I rise and have breakfast in my apartment on the Palm Jumeirah. I'm a Christian so I'm not fasting during Ramadan. I usually have fruit salad or a smoothie, followed by a slice of my home-made bread with a boiled egg or an egg white omelette. Sometimes I'll add a little asparagus. I love breakfast - it sets me up for the day and I always have coffee with it.
I leave for the bakery in the Green Community, Dubai and reach it around 8am. I have a list of things to do I made the night before. I oversee the running of the business, but I also help with the baking. The mornings are our busiest time as all of the produce is made daily and it has to be delivered on time. On a typical day we'll have between 10 and 30 orders. We also bake for our kiosk in Mercato Mall and we sell our produce at Milk and Honey on the Palm and in the Meadows.
We bake not only for those who are coeliac, but for people with all kinds of food intolerances and even autistic children. Often people will come to me with a list of foods they've been told not to eat and they're desperate. I do my best to help and come up with recipes specifically for them. There's a lovely atmosphere in the bakery, which has a huge window letting in lots of light.
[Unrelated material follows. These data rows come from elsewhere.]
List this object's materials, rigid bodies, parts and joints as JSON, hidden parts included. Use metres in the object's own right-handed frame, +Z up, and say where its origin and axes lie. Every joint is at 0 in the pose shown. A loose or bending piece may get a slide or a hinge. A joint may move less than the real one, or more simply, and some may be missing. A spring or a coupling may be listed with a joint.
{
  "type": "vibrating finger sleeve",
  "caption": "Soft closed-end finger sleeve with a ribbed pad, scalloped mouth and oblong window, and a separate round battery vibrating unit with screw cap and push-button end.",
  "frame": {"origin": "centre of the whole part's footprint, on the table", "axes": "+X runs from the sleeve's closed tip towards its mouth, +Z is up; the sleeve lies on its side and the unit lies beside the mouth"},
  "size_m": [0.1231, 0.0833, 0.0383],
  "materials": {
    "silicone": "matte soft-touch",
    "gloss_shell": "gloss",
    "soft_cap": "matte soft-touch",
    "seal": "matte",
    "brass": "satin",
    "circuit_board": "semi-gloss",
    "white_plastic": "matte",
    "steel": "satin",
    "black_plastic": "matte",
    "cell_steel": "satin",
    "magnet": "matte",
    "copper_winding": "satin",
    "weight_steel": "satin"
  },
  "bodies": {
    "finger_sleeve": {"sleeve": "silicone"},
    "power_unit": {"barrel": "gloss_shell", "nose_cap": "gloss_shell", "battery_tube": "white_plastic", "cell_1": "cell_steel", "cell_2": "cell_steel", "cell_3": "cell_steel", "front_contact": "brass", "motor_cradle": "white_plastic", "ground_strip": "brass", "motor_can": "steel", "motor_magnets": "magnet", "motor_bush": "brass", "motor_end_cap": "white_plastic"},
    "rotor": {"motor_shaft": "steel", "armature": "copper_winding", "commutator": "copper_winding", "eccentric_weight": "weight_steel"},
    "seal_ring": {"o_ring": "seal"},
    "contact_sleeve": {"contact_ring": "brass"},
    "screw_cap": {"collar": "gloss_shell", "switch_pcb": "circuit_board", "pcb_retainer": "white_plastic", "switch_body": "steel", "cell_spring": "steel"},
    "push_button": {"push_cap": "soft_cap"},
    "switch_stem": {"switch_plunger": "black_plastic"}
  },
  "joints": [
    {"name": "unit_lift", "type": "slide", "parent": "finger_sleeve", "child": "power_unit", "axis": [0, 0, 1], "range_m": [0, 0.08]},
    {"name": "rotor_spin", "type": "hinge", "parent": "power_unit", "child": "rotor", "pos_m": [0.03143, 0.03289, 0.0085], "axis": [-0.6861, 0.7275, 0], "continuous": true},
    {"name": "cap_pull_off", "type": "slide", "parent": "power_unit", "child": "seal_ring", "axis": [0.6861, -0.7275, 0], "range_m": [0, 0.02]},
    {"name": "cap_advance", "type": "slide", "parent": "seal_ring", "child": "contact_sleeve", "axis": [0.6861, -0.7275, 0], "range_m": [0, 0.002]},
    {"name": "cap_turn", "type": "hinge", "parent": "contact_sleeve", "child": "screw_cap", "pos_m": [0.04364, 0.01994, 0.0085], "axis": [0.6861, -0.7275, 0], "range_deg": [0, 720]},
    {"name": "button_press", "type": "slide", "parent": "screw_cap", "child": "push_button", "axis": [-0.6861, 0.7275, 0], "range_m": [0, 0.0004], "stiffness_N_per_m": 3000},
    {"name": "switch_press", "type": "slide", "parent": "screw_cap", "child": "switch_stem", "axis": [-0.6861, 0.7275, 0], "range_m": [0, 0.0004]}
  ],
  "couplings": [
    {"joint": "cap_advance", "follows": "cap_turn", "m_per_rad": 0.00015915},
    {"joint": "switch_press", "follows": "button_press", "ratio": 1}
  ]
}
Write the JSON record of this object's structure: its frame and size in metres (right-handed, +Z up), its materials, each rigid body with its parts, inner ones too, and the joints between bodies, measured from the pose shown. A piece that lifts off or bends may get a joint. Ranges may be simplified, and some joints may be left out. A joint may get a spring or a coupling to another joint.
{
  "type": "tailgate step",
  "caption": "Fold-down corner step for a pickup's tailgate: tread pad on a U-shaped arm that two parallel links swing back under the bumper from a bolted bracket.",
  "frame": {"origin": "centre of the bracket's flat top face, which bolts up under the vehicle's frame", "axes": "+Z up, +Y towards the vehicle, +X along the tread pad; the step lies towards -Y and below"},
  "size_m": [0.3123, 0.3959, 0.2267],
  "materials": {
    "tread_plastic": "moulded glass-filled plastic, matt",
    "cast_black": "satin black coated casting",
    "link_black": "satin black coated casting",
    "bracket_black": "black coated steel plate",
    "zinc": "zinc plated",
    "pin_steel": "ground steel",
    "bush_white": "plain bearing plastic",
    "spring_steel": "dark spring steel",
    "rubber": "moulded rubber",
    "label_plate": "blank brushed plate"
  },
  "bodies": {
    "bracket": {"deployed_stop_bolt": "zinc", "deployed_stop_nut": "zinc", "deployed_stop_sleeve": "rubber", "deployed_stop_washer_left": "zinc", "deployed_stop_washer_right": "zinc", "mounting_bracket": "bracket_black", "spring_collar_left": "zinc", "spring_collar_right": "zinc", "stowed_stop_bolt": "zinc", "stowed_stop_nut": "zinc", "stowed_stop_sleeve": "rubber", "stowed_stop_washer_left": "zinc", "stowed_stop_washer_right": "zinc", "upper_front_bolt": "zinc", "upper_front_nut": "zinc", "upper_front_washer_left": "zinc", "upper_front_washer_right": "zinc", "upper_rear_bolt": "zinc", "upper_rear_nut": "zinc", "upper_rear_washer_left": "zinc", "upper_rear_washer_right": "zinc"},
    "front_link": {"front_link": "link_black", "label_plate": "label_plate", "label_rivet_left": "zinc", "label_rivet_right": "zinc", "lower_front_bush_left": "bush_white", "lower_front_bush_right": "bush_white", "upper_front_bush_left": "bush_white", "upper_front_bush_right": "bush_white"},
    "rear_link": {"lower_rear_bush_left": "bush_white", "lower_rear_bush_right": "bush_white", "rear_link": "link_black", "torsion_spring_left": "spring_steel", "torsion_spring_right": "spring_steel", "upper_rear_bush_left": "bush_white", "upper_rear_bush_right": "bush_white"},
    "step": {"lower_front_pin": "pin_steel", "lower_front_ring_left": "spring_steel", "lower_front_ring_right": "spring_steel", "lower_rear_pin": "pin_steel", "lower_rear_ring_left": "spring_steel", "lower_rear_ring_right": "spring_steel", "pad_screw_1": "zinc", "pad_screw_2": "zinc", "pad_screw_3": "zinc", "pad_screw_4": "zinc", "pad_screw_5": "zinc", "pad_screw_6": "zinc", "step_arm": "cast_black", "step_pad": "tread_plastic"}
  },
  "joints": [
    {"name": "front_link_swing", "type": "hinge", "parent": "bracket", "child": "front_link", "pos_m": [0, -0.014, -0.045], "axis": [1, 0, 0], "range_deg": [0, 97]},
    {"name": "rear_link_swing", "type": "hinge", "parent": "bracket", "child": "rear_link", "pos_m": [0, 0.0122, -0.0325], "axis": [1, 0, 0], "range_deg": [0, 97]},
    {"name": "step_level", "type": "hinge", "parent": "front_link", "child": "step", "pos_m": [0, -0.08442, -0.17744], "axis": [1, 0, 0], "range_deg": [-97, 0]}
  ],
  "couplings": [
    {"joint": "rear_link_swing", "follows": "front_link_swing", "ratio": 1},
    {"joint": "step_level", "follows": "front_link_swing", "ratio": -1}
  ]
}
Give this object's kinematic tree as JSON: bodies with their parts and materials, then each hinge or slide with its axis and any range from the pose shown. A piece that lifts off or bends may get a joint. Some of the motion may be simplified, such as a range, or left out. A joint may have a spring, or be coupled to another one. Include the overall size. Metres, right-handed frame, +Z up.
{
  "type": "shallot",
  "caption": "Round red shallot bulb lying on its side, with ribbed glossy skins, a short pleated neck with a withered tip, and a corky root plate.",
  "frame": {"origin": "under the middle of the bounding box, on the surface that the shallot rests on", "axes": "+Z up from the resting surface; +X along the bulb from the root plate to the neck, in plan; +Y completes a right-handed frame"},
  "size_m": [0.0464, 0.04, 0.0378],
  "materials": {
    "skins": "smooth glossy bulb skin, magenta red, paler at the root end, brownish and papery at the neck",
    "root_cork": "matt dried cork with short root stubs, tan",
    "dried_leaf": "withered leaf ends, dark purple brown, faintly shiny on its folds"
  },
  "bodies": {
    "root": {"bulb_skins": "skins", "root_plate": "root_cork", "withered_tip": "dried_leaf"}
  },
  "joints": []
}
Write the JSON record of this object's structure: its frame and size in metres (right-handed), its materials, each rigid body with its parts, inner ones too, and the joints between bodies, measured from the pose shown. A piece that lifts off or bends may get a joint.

We always have the Food Network on the TV and we often play music. One of my employees, Dahlia, sings very sweetly too from time to time.
I take a short lunch break at this time. I'll have a soup or salad and sometimes a piece of my bread. We have 17 different types of breads - five of which we sell at our kiosk in Mercato Mall. Our most popular bread is one made with olives, feta cheese and rosemary. Other popular products include our banana bread, our lemon loaf and our orange, almond and coconut loaf.
I leave the bakery and arrive at Mercato Mall where I get to interact with customers. Many have been buying our produce for years and I enjoy chatting to them. Some are fasting during Ramadan but they buy products they can eat after sunset. I've devised a special range of home-baked goods for this time of year. Many contain dates and are perfect for breaking the fast or can be eaten at Suhour. I've come up with a cake, for example, containing pistachio nuts, almond milk, honey, cinnamon, rose water and lemon which is proving very popular.
Sometimes my husband Ed, who is a banker, will stop by on his way from work and we'll go home together. We have three children - Sara, 29, Sharif, 26 and Danny, 18. Sara and Danny are living in Canada at the moment, but Sharif is still at home. We try to eat together as a family each evening. I love to cook but I'm usually too tired. I have a great housekeeper from Ethiopia who cooks for us. We like simple food - often Lebanese or Asian. We try to eat healthily and always have a big salad on the table. Afterwards I plan what I have to do the next day.
I go to bed and read for half an hour before falling asleep. I generally read books on nutrition or sometimes biographies. I've just read a great book by Dr William Davis, called Wheat Belly. It will change your life.